Les travaux vont bon train, réalisés par une commission mise en place par décret du chef de l’Etat. Le gel est justifié par le fait qu’on ne peut pas à la fois construire et détruire. Mais l’objectif du processus est de parvenir à un nettoyage complet du fichier des agents de l’Etat, indispensable pour une bonne maîtrise de notre masse salariale et une bonne gestion des carrières des agents de l’Etat, c’est donc de l’intérêt de tout le monde.

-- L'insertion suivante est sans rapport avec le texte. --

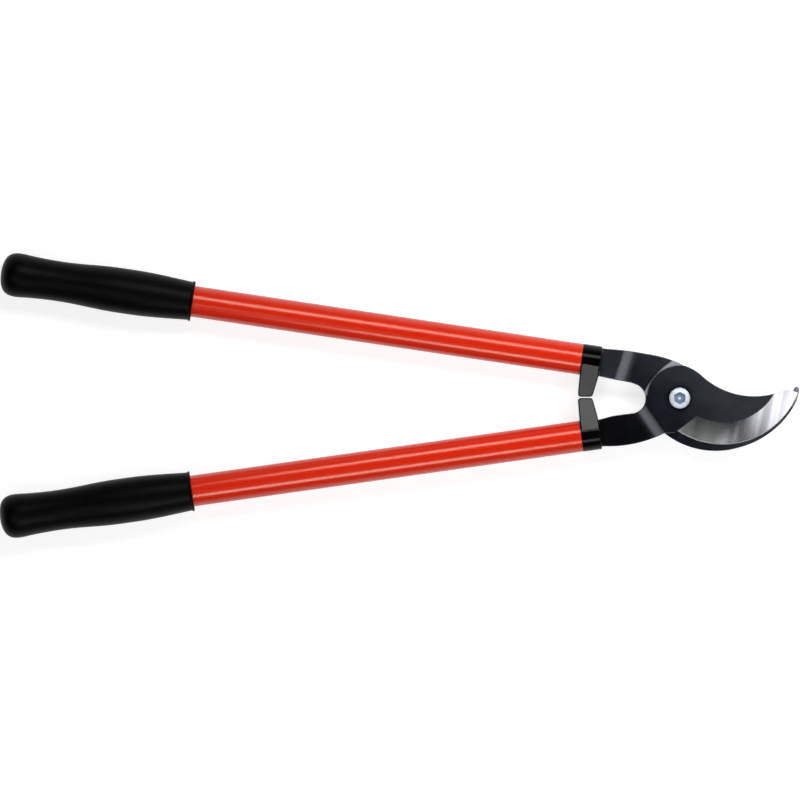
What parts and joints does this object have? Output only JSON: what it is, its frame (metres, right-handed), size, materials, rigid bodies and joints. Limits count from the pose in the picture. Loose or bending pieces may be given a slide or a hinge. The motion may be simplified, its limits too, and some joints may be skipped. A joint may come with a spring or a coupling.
{
  "type": "lopper",
  "caption": "Bypass lopper: curved bevelled blade passing a slim hook jaw on one pivot bolt, steel tube handles with moulded collars, stop blocks and long grips.",
  "frame": {"origin": "pivot axis, on the end face of the pivot bolt, level with the lowest line of both grips as the lopper lies flat", "axes": "+X from the pivot to the blade tip, +Y towards the handle that carries the hook jaw, +Z along the pivot axis from the nut to the bolt head"},
  "size_m": [0.6173, 0.2186, 0.0344],
  "materials": {
    "blade_steel": "dark hardened steel, ground bright on the bevel",
    "hook_steel": "dark forged steel, machined seat",
    "zinc_plate": "bright zinc plate",
    "spring_steel": "oiled spring steel",
    "nylon": "moulded",
    "red_enamel": "gloss",
    "black_moulding": "moulded, satin",
    "black_grip": "moulded, satin"
  },
  "bodies": {
    "hook_side": {"hook_jaw": "hook_steel", "pivot_bolt": "zinc_plate", "disc_spring": "spring_steel", "nut_washer": "zinc_plate", "pivot_nut": "zinc_plate", "nut_lock_ring": "nylon", "upper_tube": "red_enamel", "upper_ferrule": "black_moulding", "upper_tang_plug": "nylon", "upper_tang_pin": "spring_steel", "upper_grip": "black_grip"},
    "blade_side": {"blade_jaw": "blade_steel", "lower_tube": "red_enamel", "lower_ferrule": "black_moulding", "lower_tang_plug": "nylon", "lower_tang_pin": "spring_steel", "lower_grip": "black_grip"}
  },
  "joints": [
    {"name": "pivot", "type": "hinge", "parent": "hook_side", "child": "blade_side", "pos_m": [0, 0, 0.0172], "axis": [0, 0, 1], "range_deg": [-0.6, 50]}
  ]
}
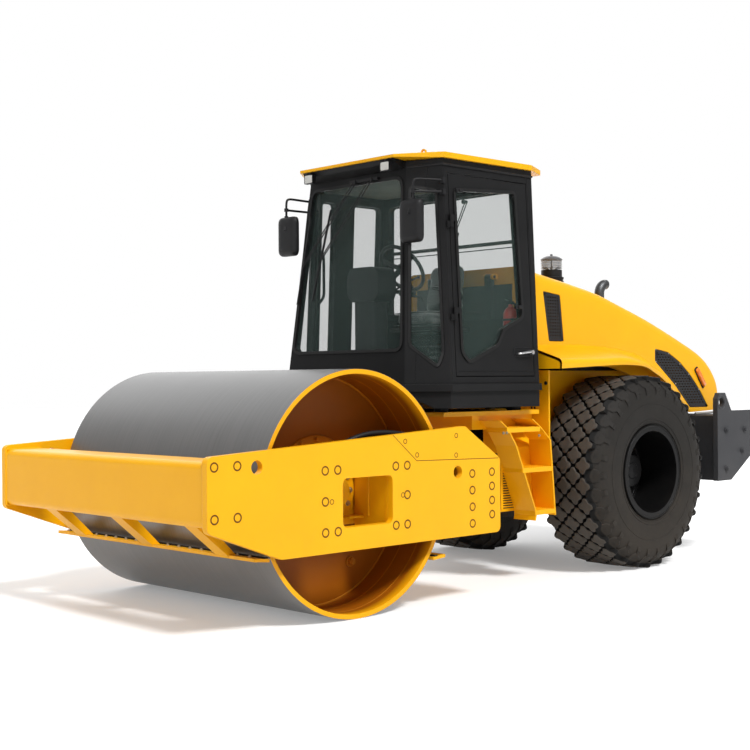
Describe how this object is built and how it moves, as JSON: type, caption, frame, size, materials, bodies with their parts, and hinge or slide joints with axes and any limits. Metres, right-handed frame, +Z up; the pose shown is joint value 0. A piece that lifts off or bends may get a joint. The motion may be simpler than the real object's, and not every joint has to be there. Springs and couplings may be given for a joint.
{
  "type": "road roller",
  "caption": "Articulated road roller: smooth steel drum in a yellow frame in front, glazed cab in the middle, long sloping hood over large treaded rear tyres.",
  "frame": {"origin": "on the ground, in the middle of the machine's length and width", "axes": "+X forwards, towards the drum; +Y to the machine's left, the side with the door; +Z up"},
  "size_m": [5.95, 2.31, 3.0739],
  "materials": {
    "drum_steel": "rolled bright steel with a worn sheen",
    "yellow_paint": "glossy machine yellow",
    "frame_black": "satin near-black paint",
    "cab_paint": "satin charcoal paint",
    "weight_grey": "textured dark grey paint",
    "hood_yellow": "glossy moulded yellow panel",
    "grille_black": "perforated sheet, satin black",
    "glass": "tinted safety glass",
    "tyre": "dusty black rubber",
    "rim_black": "satin black paint",
    "rubber": "matt black rubber",
    "bright_rod": "hard chrome",
    "trim_plastic": "grained black plastic",
    "lamp": "clear lens in a black body",
    "seat_cloth": "dark woven cloth",
    "intake": "smoked bowl with a black cap",
    "exhaust_steel": "heat-dulled steel",
    "engine_grey": "dull grey"
  },
  "bodies": {
    "rear_frame": {"hood_brackets": "frame_black", "rear_chassis": "frame_black", "rear_hitch": "frame_black", "chassis_rails": "frame_black", "rear_axle": "frame_black", "engine": "engine_grey", "arch_panels": "yellow_paint", "side_tanks": "yellow_paint", "cab_platform": "yellow_paint", "cab_mounts": "rubber", "counterweight": "weight_grey", "steps": "yellow_paint", "cab_base": "cab_paint", "cab_front": "cab_paint", "cab_rear": "cab_paint", "cab_side_left": "cab_paint", "cab_side_right": "cab_paint", "cab_glass": "glass", "roof_frame": "trim_plastic", "cab_roof": "yellow_paint", "work_lights": "lamp", "mirrors": "trim_plastic", "console": "trim_plastic", "steering_wheel": "trim_plastic", "seat_base": "frame_black", "seat": "seat_cloth"},
    "front_frame": {"side_plate_left": "yellow_paint", "side_plate_right": "yellow_paint", "front_beam": "yellow_paint", "rear_beam": "yellow_paint", "drum_mounts": "yellow_paint", "drum_scrapers": "yellow_paint"},
    "drum_roll": {"drum": "drum_steel", "drum_journals": "drum_steel"},
    "wheel_left": {"tyre_left": "tyre", "rim_left": "rim_black"},
    "wheel_right": {"tyre_right": "tyre", "rim_right": "rim_black"},
    "cab_door": {"door": "cab_paint", "door_glass": "glass"},
    "engine_hood": {"hood": "hood_yellow", "mudguards": "hood_yellow", "hood_grilles": "grille_black", "precleaner": "intake", "exhaust_stub": "exhaust_steel"},
    "barrel_left": {"steering_barrel_left": "frame_black"},
    "rod_left": {"steering_rod_left": "bright_rod"},
    "barrel_right": {"steering_barrel_right": "frame_black"},
    "rod_right": {"steering_rod_right": "bright_rod"}
  },
  "joints": [
    {"name": "steering", "type": "hinge", "parent": "rear_frame", "child": "front_frame", "pos_m": [0.279, 0, 0.69], "axis": [0, 0, 1], "range_deg": [-33, 33]},
    {"name": "drum_spin", "type": "hinge", "parent": "front_frame", "child": "drum_roll", "pos_m": [1.779, 0, 0.763], "axis": [0, 1, 0], "continuous": true},
    {"name": "wheel_left_spin", "type": "hinge", "parent": "rear_frame", "child": "wheel_left", "pos_m": [-1.271, 0.8, 0.74], "axis": [0, 1, 0], "continuous": true},
    {"name": "wheel_right_spin", "type": "hinge", "parent": "rear_frame", "child": "wheel_right", "pos_m": [-1.271, -0.8, 0.74], "axis": [0, 1, 0], "continuous": true},
    {"name": "door_swing", "type": "hinge", "parent": "rear_frame", "child": "cab_door", "pos_m": [0.662, 0.868, 1.43], "axis": [0, 0.0499, -0.9988], "range_deg": [0, 100]},
    {"name": "hood_lift", "type": "hinge", "parent": "rear_frame", "child": "engine_hood", "pos_m": [-0.287, 0, 2.23], "axis": [0, 1, 0], "range_deg": [0, 50]},
    {"name": "barrel_left_swing", "type": "hinge", "parent": "rear_frame", "child": "barrel_left", "pos_m": [-0.261, 0.34, 0.7], "axis": [0, 0, 1], "range_deg": [-9.5, 9.5]},
    {"name": "rod_left_slide", "type": "slide", "parent": "barrel_left", "child": "rod_left", "axis": [0.9999, -0.0132, 0], "range_m": [-0.195, 0.195]},
    {"name": "barrel_right_swing", "type": "hinge", "parent": "rear_frame", "child": "barrel_right", "pos_m": [-0.261, -0.34, 0.7], "axis": [0, 0, 1], "range_deg": [-9.5, 9.5]},
    {"name": "rod_right_slide", "type": "slide", "parent": "barrel_right", "child": "rod_right", "axis": [0.9999, 0.0132, 0], "range_m": [-0.195, 0.195]}
  ],
  "couplings": [
    {"joint": "barrel_left_swing", "follows": "steering", "ratio": 0.262},
    {"joint": "rod_left_slide", "follows": "steering", "m_per_rad": -0.325},
    {"joint": "barrel_right_swing", "follows": "steering", "ratio": 0.262},
    {"joint": "rod_right_slide", "follows": "steering", "m_per_rad": 0.325}
  ]
}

Les gouvernorats sont devenus des boites à lettres. Le gouverneur de Ndzuani se plaint souvent de manque de prérogatives propres. Il n’y a pas, à notre connaissance, un texte d’application des articles 101, 102 et 103 de la constitution. Y a-t-il un projet de texte qui clarifiera les compétences propres des îles ?
Aucun gouverneur ne s’est plaint de quoi que ce soit, bien au contraire, tous ont fait et continuent encore de faire preuve de grande responsabilité car eux mêmes savent que le nouveau cadre institutionnel mis en place d’un commun accord, exige plus de patience et de compréhension. Ceci étant, je reconnais que cette situation ne peut plus perdurer et c’est pourquoi le chef de l’Etat lui-même en a fait une affaire personnelle en ordonnant la soumission prochaine au vote des députés, le texte législatif définissant et clarifiant les compétences des différentes entités de l’Etat, c’est à dire l’Union et les îles.
L’opposition et des Comoriens de France agitent la toile au sujet de ce 26 mai 2021. Comprenez-vous leur appel ? Que leur répondez-vous ?
Un homme sage disait que l’une des pires stupidités, c’est de se mentir.